* Short problem:
Quote exactly and only this range of lines in the data below: the line that holds "hide_parts(node)" to the line that holds "add_studio()", both included.
━━━━
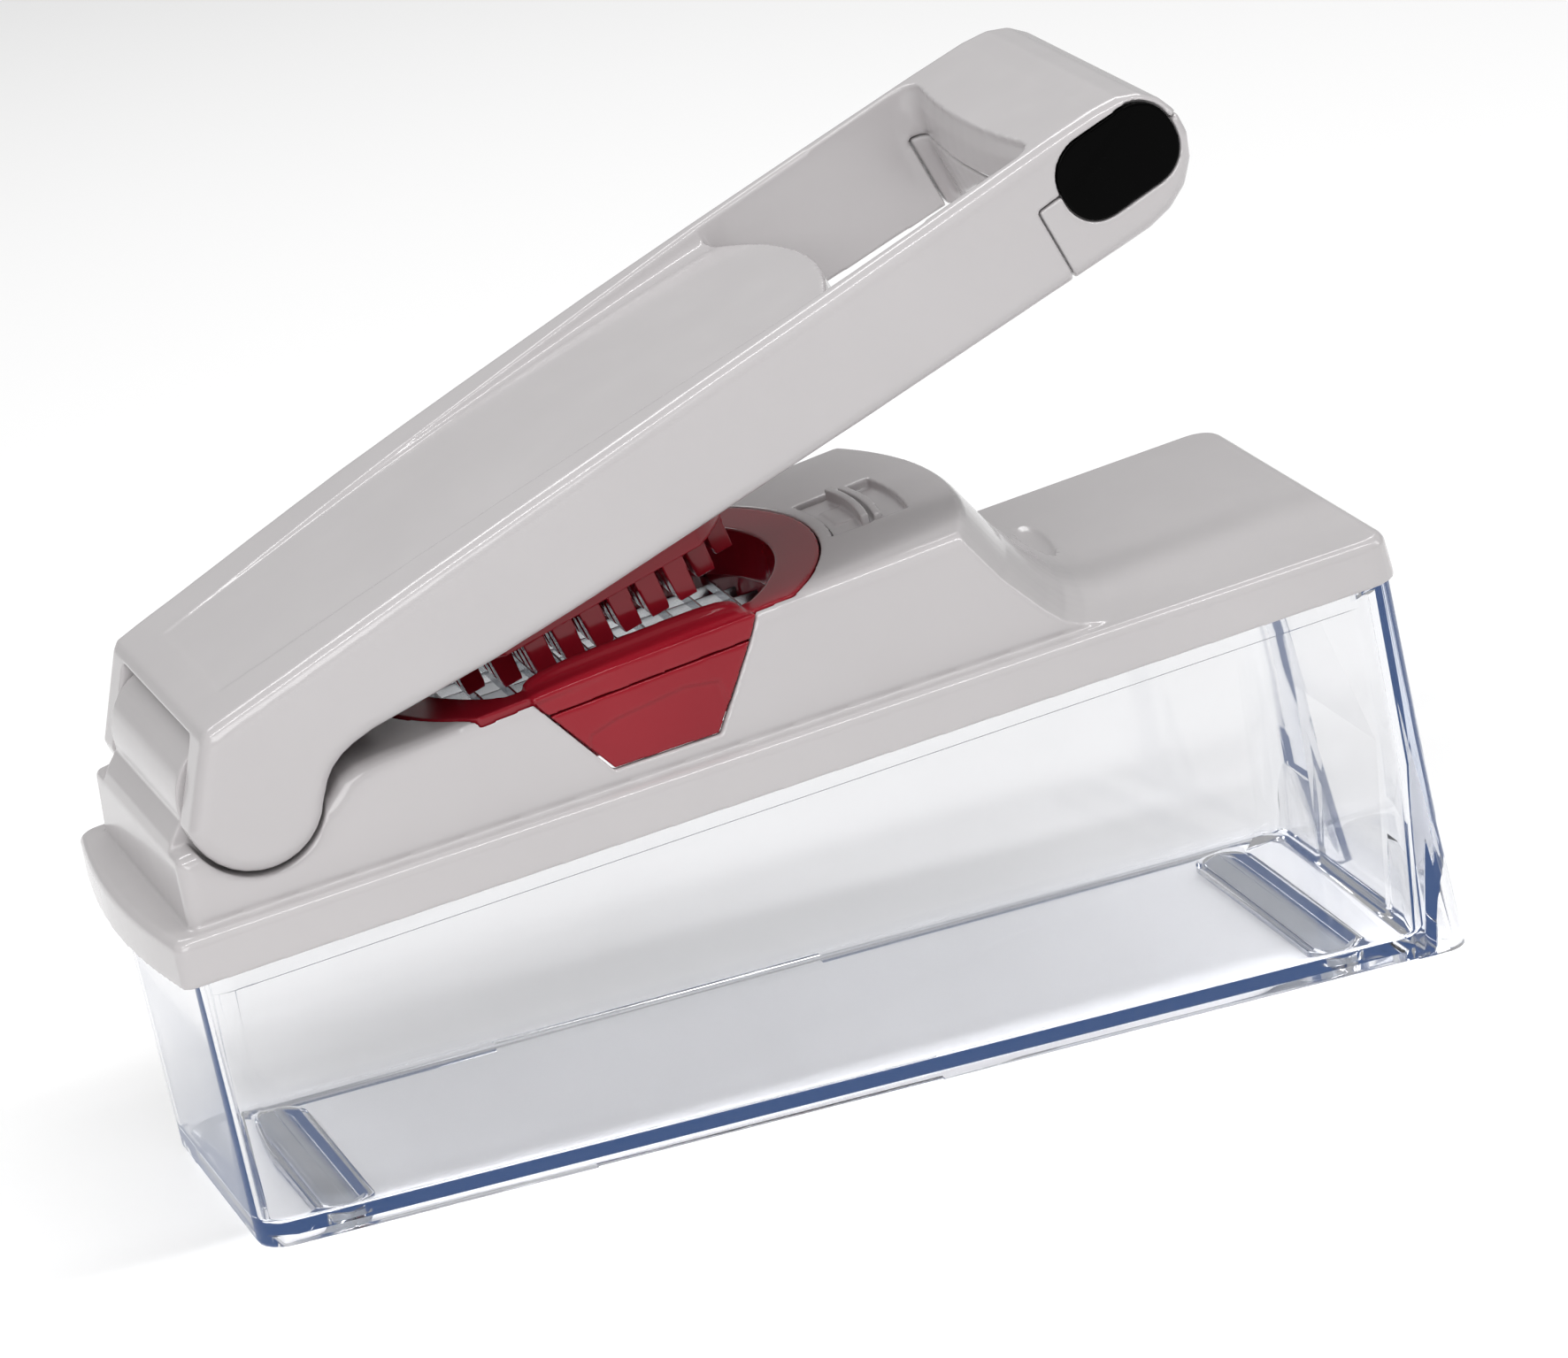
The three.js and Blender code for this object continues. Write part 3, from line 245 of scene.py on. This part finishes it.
def clear_plastic():
    """Clear moulded plastic. Lamps shine through it, and where the eye arrives after
    several glossy bounces in it a painted deep blue glow stands in for a sheet's edge."""
    shader = Shader("clear_plastic")
    shader.set(Transmission_Weight=1.0, IOR=1.46)
    shader.mottle(25.0, CLEAR_DARK, CLEAR_LIGHT)
    shader.vary_roughness(60.0, 0.01, 0.05)
    tree = shader.tree
    ray = tree.nodes.new("ShaderNodeLightPath")
    # Painted glow: a deep blue emission where the ray has made several glossy bounces.
    painted_glow = tree.nodes.new("ShaderNodeEmission")
    painted_glow.inputs["Color"].default_value = (*PAINTED_EDGE_GLOW_BLUE, 1.0)
    many = tree.nodes.new("ShaderNodeMath")
    many.operation = "GREATER_THAN"
    many.inputs[1].default_value = GLOW_AFTER_BOUNCES
    tree.links.new(ray.outputs["Glossy Depth"], many.inputs[0])
    lamp = tree.nodes.new("ShaderNodeBsdfTransparent")
    lamp.inputs["Color"].default_value = (*LAMP_THROUGH, 1.0)
    seen = shader.principled.outputs["BSDF"]
    seen = mixed(tree, many.outputs["Value"], seen, painted_glow.outputs["Emission"])
    surface = mixed(tree, ray.outputs["Is Shadow Ray"], seen, lamp.outputs["BSDF"])
    inside = tree.nodes.new("ShaderNodeVolumeAbsorption")
    inside.inputs["Color"].default_value = (*INSIDE_BLUE, 1.0)
    inside.inputs["Density"].default_value = INSIDE_DENSITY
    output = tree.nodes["Material Output"]
    tree.links.new(surface, output.inputs["Surface"])
    tree.links.new(inside.outputs["Volume"], output.inputs["Volume"])
    return shader.material


def steel():
    shader = Shader("blade_steel")
    shader.set(Metallic=1.0)
    shader.mottle(30.0, (0.50, 0.51, 0.52), (0.62, 0.63, 0.64))
    shader.vary_roughness(70.0, 0.2, 0.32)
    return shader.material


def silicone():
    shader = Shader("foot_silicone")
    shader.set(Transmission_Weight=0.5, IOR=1.41)
    shader.mottle(60.0, (0.42, 0.45, 0.50), (0.5, 0.53, 0.58))
    shader.vary_roughness(200.0, 0.35, 0.5)
    return shader.material


# ---------------------------------------------------------------- meshes
MOST_TRIANGLES = 180000
SMOOTH_SHARE = 0.5
WELD_GAP = 0.005 * MM
SHARP_ANGLE = math.radians(28.0)
FACE_AREA_WEIGHT = 100


def apply_modifiers(piece):
    depsgraph = bpy.context.evaluated_depsgraph_get()
    made = bpy.data.meshes.new_from_object(piece.evaluated_get(depsgraph))
    piece.modifiers.clear()
    piece.data = made


def hand_over(piece, node, body, material):
    """The piece takes the CAD node's place on its body."""
    piece.data.materials.clear()
    piece.data.materials.append(material)
    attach(piece, body)
    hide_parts(node)


def moulded(node, body, material, tilt, voxel=0.5, rounds=6):
    """A copy of a CAD node with softly rounded edges, as injection moulding leaves them.

    It is remeshed in voxels of that many millimetres, square to its own slope."""
    mesh = nodes[node].data.copy()
    mesh.transform(Matrix.Rotation(tilt, 4, "Y"))
    piece = bpy.data.objects.new(node + "_moulded", mesh)
    bpy.context.scene.collection.objects.link(piece)
    remesh = piece.modifiers.new("remesh", "REMESH")
    remesh.mode = "VOXEL"
    remesh.voxel_size = voxel * MM
    smooth = piece.modifiers.new("smooth", "SMOOTH")
    smooth.factor = SMOOTH_SHARE
    smooth.iterations = rounds
    apply_modifiers(piece)
    triangles = 2 * len(piece.data.polygons)
    if triangles > MOST_TRIANGLES:
        thin = piece.modifiers.new("thin", "DECIMATE")
        thin.ratio = MOST_TRIANGLES / triangles
        apply_modifiers(piece)
    piece.data.transform(Matrix.Rotation(-tilt, 4, "Y"))
    piece.data.shade_smooth()
    hand_over(piece, node, body, material)


def crisp(node, body, material):
    """A copy of a CAD node that shades smoothly round its curves and stays sharp at its edges."""
    piece = bpy.data.objects.new(node + "_crisp", nodes[node].data.copy())
    bpy.context.scene.collection.objects.link(piece)
    weld = piece.modifiers.new("weld", "WELD")
    weld.merge_threshold = WELD_GAP
    apply_modifiers(piece)
    piece.data.shade_smooth()
    piece.data.set_sharp_from_angle(angle=SHARP_ANGLE)
    level = piece.modifiers.new("level", "WEIGHTED_NORMAL")
    level.weight = FACE_AREA_WEIGHT
    level.keep_sharp = True
    hand_over(piece, node, body, material)


def kept(node, material):
    """The CAD node itself, shown in this material."""
    for material_slot in nodes[node].material_slots:
        material_slot.material = material


# ------------------------------------------------------------- the dicer
add_camera()
add_studio()

white = white_plastic()
red = red_plastic()
black = black_plastic()
clear = clear_plastic()
blade = steel()
feet = silicone()

for name in ("handle_shell", "grip_cover", "carrier_plate"):
    moulded(name, "handle_body", white, HANDLE_TILT)
for name in ("grip_plug_front", "grip_plug_back"):
    moulded(name, "handle_body", black, HANDLE_TILT, voxel=0.25, rounds=4)
moulded("pusher", "handle_body", red, PUSHER_TILT, voxel=0.4, rounds=3)
moulded("lid_housing", "lid_body", white, LID_TILT, voxel=0.4, rounds=8)
moulded("latch_slider", "latch_body", white, LID_TILT, voxel=0.25, rounds=10)
for name in ("insert_upper_frame", "insert_lower_frame"):
    moulded(name, "lid_body", red, LID_TILT, voxel=0.35, rounds=4)

crisp("container", "container_body", clear)

for name in nodes:
    if "blade" in name or "pin" in name:
        kept(name, blade)
    elif "strip" in name:
        kept(name, feet)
━━━━
* Exercise response:
    hide_parts(node)


def moulded(node, body, material, tilt, voxel=0.5, rounds=6):
    """A copy of a CAD node with softly rounded edges, as injection moulding leaves them.

    It is remeshed in voxels of that many millimetres, square to its own slope."""
    mesh = nodes[node].data.copy()
    mesh.transform(Matrix.Rotation(tilt, 4, "Y"))
    piece = bpy.data.objects.new(node + "_moulded", mesh)
    bpy.context.scene.collection.objects.link(piece)
    remesh = piece.modifiers.new("remesh", "REMESH")
    remesh.mode = "VOXEL"
    remesh.voxel_size = voxel * MM
    smooth = piece.modifiers.new("smooth", "SMOOTH")
    smooth.factor = SMOOTH_SHARE
    smooth.iterations = rounds
    apply_modifiers(piece)
    triangles = 2 * len(piece.data.polygons)
    if triangles > MOST_TRIANGLES:
        thin = piece.modifiers.new("thin", "DECIMATE")
        thin.ratio = MOST_TRIANGLES / triangles
        apply_modifiers(piece)
    piece.data.transform(Matrix.Rotation(-tilt, 4, "Y"))
    piece.data.shade_smooth()
    hand_over(piece, node, body, material)


def crisp(node, body, material):
    """A copy of a CAD node that shades smoothly round its curves and stays sharp at its edges."""
    piece = bpy.data.objects.new(node + "_crisp", nodes[node].data.copy())
    bpy.context.scene.collection.objects.link(piece)
    weld = piece.modifiers.new("weld", "WELD")
    weld.merge_threshold = WELD_GAP
    apply_modifiers(piece)
    piece.data.shade_smooth()
    piece.data.set_sharp_from_angle(angle=SHARP_ANGLE)
    level = piece.modifiers.new("level", "WEIGHTED_NORMAL")
    level.weight = FACE_AREA_WEIGHT
    level.keep_sharp = True
    hand_over(piece, node, body, material)


def kept(node, material):
    """The CAD node itself, shown in this material."""
    for material_slot in nodes[node].material_slots:
        material_slot.material = material


# ------------------------------------------------------------- the dicer
add_camera()
add_studio()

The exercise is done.